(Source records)
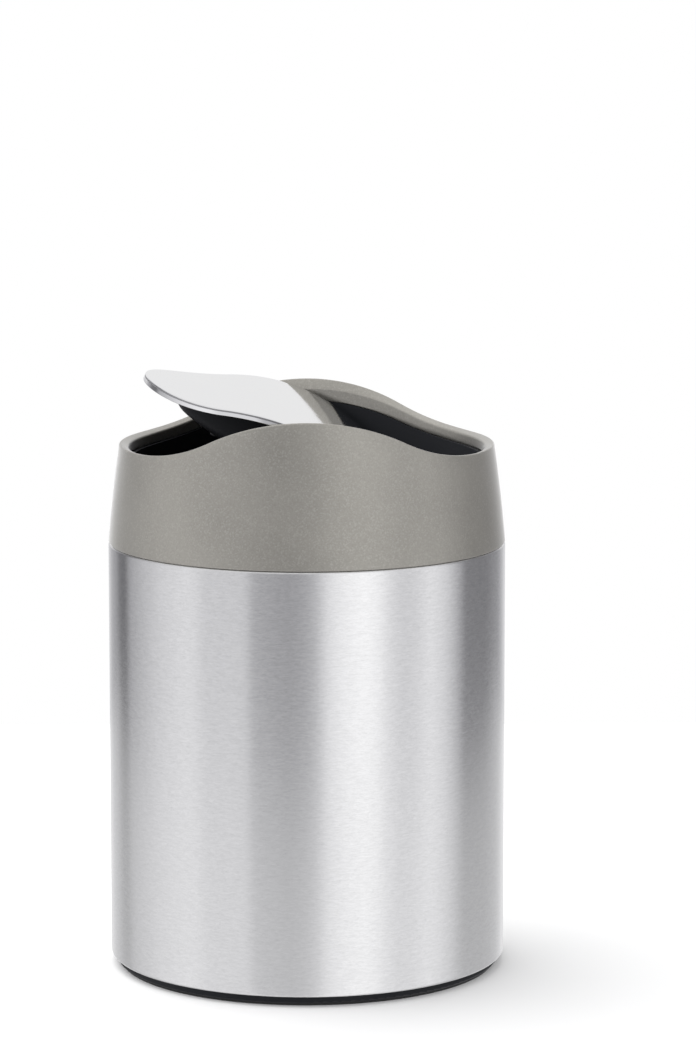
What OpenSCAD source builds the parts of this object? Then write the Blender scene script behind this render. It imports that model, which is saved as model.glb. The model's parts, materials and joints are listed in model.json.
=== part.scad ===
// Push top countertop bin: a brushed steel tube on a moulded base, and a lift-off lid
// with a wavy rim whose weighted flap swings on a cross rod.
// Z is up, the bin stands on z = 0, and the rod runs front to back along Y.

/* [Steel body] */
// Outside diameter of the steel tube
body_d = 120; // [112:0.5:130]
// Height of the steel tube
body_h = 126.8; // [70:0.1:220]
// Thickness of the steel sheet
sheet_t = 0.6; // [0.4:0.05:0.8]
// Rounding of the tube's top and bottom edges
edge_r = 1; // [0.9:0.05:1.3]
// Width of the top edge that is turned inwards
top_turn = 3.2; // [2.6:0.1:3.8]
// Width of the bottom edge that is turned inwards
bottom_turn = 1.4; // [1.2:0.1:1.6]
// Width of the weld bead inside the back of the tube
weld_w = 1.6; // [0.8:0.1:3]
// Height of that bead
weld_h = 0.25; // [0.15:0.05:0.4]

/* [Base] */
// Height of the black foot that shows below the steel
foot_h = 3; // [2.4:0.1:8]
// How far the foot stands in from the outside of the steel
foot_inset = 1.8; // [1.7:0.1:3]
// Width of the foot's ring
foot_w = 6.2; // [5:0.1:10]
// Rounding of the foot's lower edge
foot_edge_r = 0.7; // [0.4:0.05:0.8]
// Thickness of the bin's floor
floor_t = 1.8; // [1.2:0.1:3]
// Height of the wall that holds the base inside the tube
base_wall_h = 8; // [4:0.5:16]
// Thickness of that wall
base_wall_t = 1.6; // [1:0.1:2.5]
// Radial ribs under the floor
base_ribs = 8; // [4:1:16]
// Thickness of the ribs under the floor
base_rib_t = 1.4; // [0.8:0.1:2.4]
// How far the ribs stand back from the foot's lower face
rib_back = 1; // [0.6:0.1:1.6]
// Diameter of the hub where the ribs meet
hub_d = 28; // [20:1:40]
// Wall of the hub
hub_t = 1.6; // [1:0.1:2.4]
// How far the non-slip ring stands below the foot
pad_proud = 0.8; // [0.4:0.1:1.2]
// Depth of the groove that holds the non-slip ring
pad_sunk = 0.8; // [0.4:0.1:1]
// Width of the non-slip ring
pad_w = 3.8; // [2.4:0.1:4]

/* [Rim ring] */
// Height of the ring that stiffens the top of the tube
rim_ring_h = 10; // [8:0.5:16]
// Thickness of its walls
rim_ring_t = 1.3; // [0.8:0.1:1.6]

/* [Collar] */
// Height of the rim above the steel at the front and back
crest_h = 43.8; // [41:0.1:46]
// Height of the rim above the steel at the two sides
dip_h = 30; // [27:0.1:33]
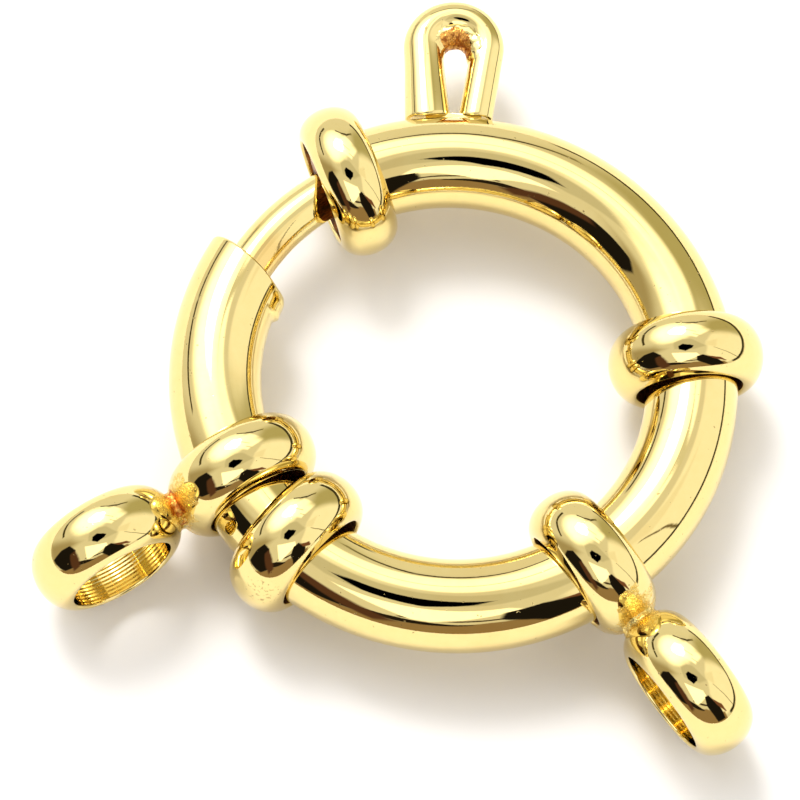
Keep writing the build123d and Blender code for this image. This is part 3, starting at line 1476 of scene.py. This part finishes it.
@dataclass
class LightTent:
    """White tent round the clasp, open in front, with the hole that the camera looks through."""

    cloth: Colour = (0.83, 0.81, 0.78)
    crumple_scale: float = 3.2
    pale: Colour = (1.0, 1.0, 1.0)
    strength: float = 1.07
    crumple: float = 0.06
    fine: frozenset[str] = frozenset((
        "east fold", "east seam", "upper seam", "lower seam", "west hem", "north edge", "east hem",
        "room's edge", "flap edge", "table edge left", "table edge right",
    ))
    parts: tuple[TentLamp | TentPanel | TentHem, ...] = (
        TentPanel("north cloth", (1.7, 1.7, 1.7), 2.5, (
            (16, 58), (18, 112), (30, 140), (60, 128), (61, 113), (55, 101), (54.6, 88), (63, 76),
            (44, 56),
        )),
        TentLamp("lamp glow", 40, 137, 19, 15, (2.5, 2.5, 2.5)),
        TentLamp("window lamp", 37, 122, 9.5, 4, (18.0, 18.0, 18.0)),
        TentPanel("east cloth", (1.15, 1.13, 1.12), 3.0, (
            (25, 322), (25, 12), (27, 42), (50, 50), (84, 34), (87, 0), (84, 320), (58, 316),
        )),
        TentPanel("east fold", (1.04, 1.0, 0.94), 2.5, ((25, 350), (25, 12), (42, 20), (42, 352))),
        TentPanel("east seam", (0.2, 0.16, 0.09), 0.5, (
            (39, 348), (39, 349.3), (87, 350.3), (87, 349),
        )),
        TentPanel("upper seam", (0.8, 0.78, 0.7), 0.5, (
            (23, 45), (21, 84), (22.5, 84), (24.5, 45),
        )),
        TentPanel("lower seam", (0.9, 0.88, 0.8), 0.5, (
            (28, 78), (36, 110), (37.5, 110), (29.5, 78),
        )),
        TentPanel("west hem", HEM, 0.8, ((77, 116), (76.5, 150), (80.5, 150), (81, 116))),
        TentPanel("west hem", HEM, 0.8, ((76.5, 150), (67, 175), (71, 176), (80.5, 151))),
        TentPanel("north wall", (0.87, 0.85, 0.8), 1.0, (
            (57.5, 88), (64, 114), (67, 130), (93, 130), (93, 66), (84, 66), (65, 77),
        )),
        TentPanel("north edge", HEM, 0.7, ((61, 113), (54.5, 101), (57.5, 101), (64, 113))),
        TentPanel("north edge", HEM, 0.7, ((54.5, 101), (54, 88), (57.5, 88), (57.5, 101))),
        TentPanel("north edge", HEM, 0.7, ((54, 88), (63, 76), (67, 77), (57.5, 88))),
        TentPanel("north-east fold", (0.5, 0.47, 0.29), 9.0, (
            (43, 48), (43, 70), (64, 78), (92, 68), (92, 34), (66, 40),
        )),
        TentHem("east hem", (0.05, 0.045, 0.025), 28, 52, (84.5, 89.0)),
        TentPanel("roof", (0.66, 0.64, 0.59), 2.0, (
            (22, 188), (12, 112), (8, 82), (20, 30), (25, 8), (26, 342), (22, 300), (27, 228),
        )),
        TentPanel("west wall", (0.42, 0.36, 0.25), 9.0, (
            (52, 188), (40, 206), (92, 214), (92, 176),
        )),
        TentPanel("room in front", (0.32, 0.22, 0.13), 1.5, (
            (60, 240), (60, 270), (62, 304), (62, 326), (94, 326), (96, 270), (94, 226), (70, 222),
        )),
        TentPanel("room's edge", (0.06, 0.04, 0.025), 0.8, (
            (57, 262), (58, 304), (61, 304), (60, 262),
        )),
        TentPanel("front flap", (1.85, 1.82, 1.82), 1.2, (
            (36, 236), (34, 300), (44, 303), (61, 272), (60, 266),
        )),
        TentPanel("flap edge", (0.02, 0.014, 0.01), 0.8, (
            (62, 238), (62, 262), (61, 285), (68, 285), (72, 262), (73, 238),
        )),
        TentPanel("dark side left", (0.012, 0.01, 0.01), 1.2, (
            (54, 202), (49, 221), (71, 258), (86, 238), (89, 204), (70, 199),
        )),
        TentPanel("table edge left", (0.1, 0.045, 0.03), 2.5, (
            (50, 222), (57, 246), (74, 262), (84, 256), (72, 240), (60, 222),
        )),
        TentPanel("dark side right", (0.012, 0.01, 0.01), 1.0, (
            (44, 297), (43, 310), (66, 322), (88, 322), (88, 306), (60, 294),
        )),
        TentPanel("table edge right", (0.2, 0.085, 0.055), 1.0, (
            (47, 306), (46, 311), (66, 329), (80, 330), (80, 322), (62, 318),
        )),
        TentPanel("lens hole", (0.0, 0.0, 0.0), 0.8, (
            (7, 285), (13, 312), (18, 296), (25, 269), (24, 242), (18, 222), (10, 214),
        )),
    )

    def ground(self, wiring: Wiring, look: Value, fine: bool) -> bpy.types.Node:
        """Wire the tent's light.

        Args:
            wiring: The world's nodes.
            look: Direction of sight.
            fine: Whether the fine parts count, which only a mirror shows.

        Returns:
            The Background node. The camera sees it plain and pale.
        """
        light: object = self.cloth
        for part in self.parts:
            if fine or part.name not in self.fine:
                light = wiring.mix(part.cover(wiring, look), light, part.light)
        sight = wiring.node("ShaderNodeLightPath").outputs["Is Camera Ray"]
        light = wiring.mix(sight, light, self.pale)
        return wiring.node("ShaderNodeBackground", {}, {"Color": light, "Strength": self.strength})

    def build(self) -> None:
        """Wire the world: the whole tent for reflections, its broad parts for other light."""
        world = bpy.data.worlds.new("light_tent")
        world.use_nodes = True
        bpy.context.scene.world = world
        wiring = Wiring(world.node_tree)
        look = wiring.node("ShaderNodeTexCoord").outputs["Generated"]
        inputs = {"Vector": look, "Scale": self.crumple_scale, "Detail": 3.0, "Roughness": 0.5}
        folds = wiring.node("ShaderNodeTexNoise", {}, inputs).outputs["Color"]
        pushed = wiring.vector("SUBTRACT", folds, (0.5, 0.5, 0.5))
        pushed = wiring.vector("MULTIPLY", pushed, (self.crumple,) * 3)
        crumpled = wiring.vector("ADD", look, pushed)
        mirrored = wiring.node("ShaderNodeLightPath").outputs["Is Glossy Ray"]
        broad, whole = self.ground(wiring, look, False), self.ground(wiring, crumpled, True)
        inputs = {0: mirrored, 1: broad.outputs[0], 2: whole.outputs[0]}
        both = wiring.node("ShaderNodeMixShader", {}, inputs)
        wiring.node("ShaderNodeOutputWorld", {}, {"Surface": both.outputs[0]})
        LOG.info("tent of %d parts", len(self.parts))


@dataclass
class PaperFloor:
    """Plain pale paper that the clasp lies on."""

    level: float = -2.75
    half: float = 600.0
    pale: Colour = (0.91, 0.895, 0.885)

    def build(self) -> None:
        """Lay the paper."""
        writer = MeshWriter()
        spots = ((-1, -1), (1, -1), (1, 1), (-1, 1))
        row = writer.row(Vector((x * self.half, y * self.half, self.level)) for x, y in spots)
        writer.face(row)
        made = bpy.data.materials.new("floor_paper")
        made.use_nodes = True
        wiring = Wiring(made.node_tree)
        place = wiring.node("ShaderNodeTexCoord").outputs["Object"]
        fibres = wiring.grain(place, 1.4, 4.0)
        dark = tuple(0.985 * part for part in self.pale)
        base = wiring.mix(fibres, self.pale, dark)
        inputs = {"Base Color": base, "Roughness": 0.9, "Specular IOR Level": 0.1}
        wiring.surface(inputs)
        paper = new_object(writer, "paper_floor", [made])


@dataclass
class PhotoCamera:
    """Camera that sees the clasp as the photograph does, in an image 800 pixels square."""

    azimuth: float = 7.0
    elevation: float = 68.29
    roll: float = -7.337
    distance: float = 169.13
    focal: float = 4815.8
    ring_centre: tuple[float, float] = (453.8, 380.5)
    image: float = 800.0
    sensor: float = 36.0

    def build(self) -> None:
        """Place the camera and turn it so that the image's middle is in the middle of its view."""
        turn, lift, roll = map(math.radians, (self.azimuth, self.elevation, self.roll))
        back = Vector(
            (-math.sin(turn) * math.cos(lift), -math.cos(turn) * math.cos(lift), math.sin(lift))
        )
        level = Vector((math.cos(turn), -math.sin(turn), 0))
        high = back.cross(level)
        right = level * math.cos(roll) - high * math.sin(roll)
        above = level * math.sin(roll) + high * math.cos(roll)
        aside = self.image / 2 - self.ring_centre[0]
        over = self.ring_centre[1] - self.image / 2
        aim = (-back * self.focal + right * aside + above * over).normalized()
        right = aim.cross(above).normalized()
        above = right.cross(aim)
        lens = bpy.data.cameras.new("photo_camera")
        lens.sensor_width = self.sensor
        lens.lens = self.focal * self.sensor / self.image
        lens.clip_start, lens.clip_end = 0.01, 5.0
        made = bpy.data.objects.new("photo_camera", lens)
        bpy.context.scene.collection.objects.link(made)
        axes = Matrix((right, above, -aim)).transposed().to_4x4()
        made.matrix_world = Matrix.Translation(back * self.distance * MM) @ axes
        bpy.context.scene.camera = made


def main() -> None:
    """Build the camera, the surroundings and the clasp."""
    logging.basicConfig(level=logging.INFO, format="%(name)s: %(message)s")
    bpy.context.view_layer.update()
    bpy.context.scene.view_settings.view_transform = "Standard"
    PhotoCamera().build()
    LightTent().build()
    PaperFloor().build()
    ring_plate = GoldPlate("gold_ring_plate").material()
    bead_plate = GoldPlate("gold_bead_plate").material()
    link_plate = GoldPlate("gold_link_plate").material()
    # The tongue's heavy stains are partly real stains and partly painted shade for the shadow that
    # the tube's mouth and the mouth bead cast on it.
    tongue_plate = GoldPlate("gold_tongue_plate", ripple=4.0, marks=0.5, shade_and_stains=0.8).material()
    loop_plate = GoldPlate("gold_loop_plate", ripple=3.0).material()
    # Dull brass for bores and gaps, darkened as painted shade for the shadow inside them.
    thin_plate_with_shade = ShadedThinPlate("thin_plate_with_shade").material()
    stop_plate = GoldPlate("gold_stop_plate", worn=(-6.63, -8.3, 0.95)).material()
    hot_solder, pale_solder, dark_solder = (
        CrinkledSolder(name, bright, burnt, gloss).material() for name, bright, burnt, gloss in (
            ("hot_solder", (0.92, 0.52, 0.12), (0.48, 0.14, 0.025), 0.2),
            ("pale_solder", (0.88, 0.7, 0.26), (0.83, 0.58, 0.16), 0.06),
            ("dark_solder", (0.8, 0.4, 0.09), (0.36, 0.12, 0.025), 0.12),
        )
    )
    RingTube().build(ring_plate, thin_plate_with_shade)
    Bead("mouth_bead", 116.3, -0.12, 3.85, 2.15, -4.5, -5.5).build(bead_plate, thin_plate_with_shade)
    Bead("shoulder_bead", 6.0, 0.1, lean=2.5).build(bead_plate, thin_plate_with_shade)
    Bead("stop_bead", 228.0, 0.14).build(stop_plate, thin_plate_with_shade)
    left_link = FigureEightLink("left_link", 206.245, 4.5, Body.LEFT_LINK)
    left_link.build(link_plate, thin_plate_with_shade, pale_solder, hot_solder)
    right_link = FigureEightLink("right_link", 305.5, 1.3, Body.RIGHT_LINK, 7.0)
    right_link.build(link_plate, thin_plate_with_shade, pale_solder, pale_solder)
    Tongue().build(tongue_plate)
    ThumbLoop().build(loop_plate, dark_solder)
    CoilSpring().build(SpringSteel("spring_steel").material())


if __name__ == "__main__":
    main()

**AIM**
Look through the entries above and quote exactly the lines from the line with "Keep writing the" to the line with "tent round the", counting both of those lines.

**EXERCISE OUTPUT**
Keep writing the build123d and Blender code for this image. This is part 3, starting at line 1476 of scene.py. This part finishes it.
@dataclass
class LightTent:
    """White tent round the clasp, open in front, with the hole that the camera looks through."""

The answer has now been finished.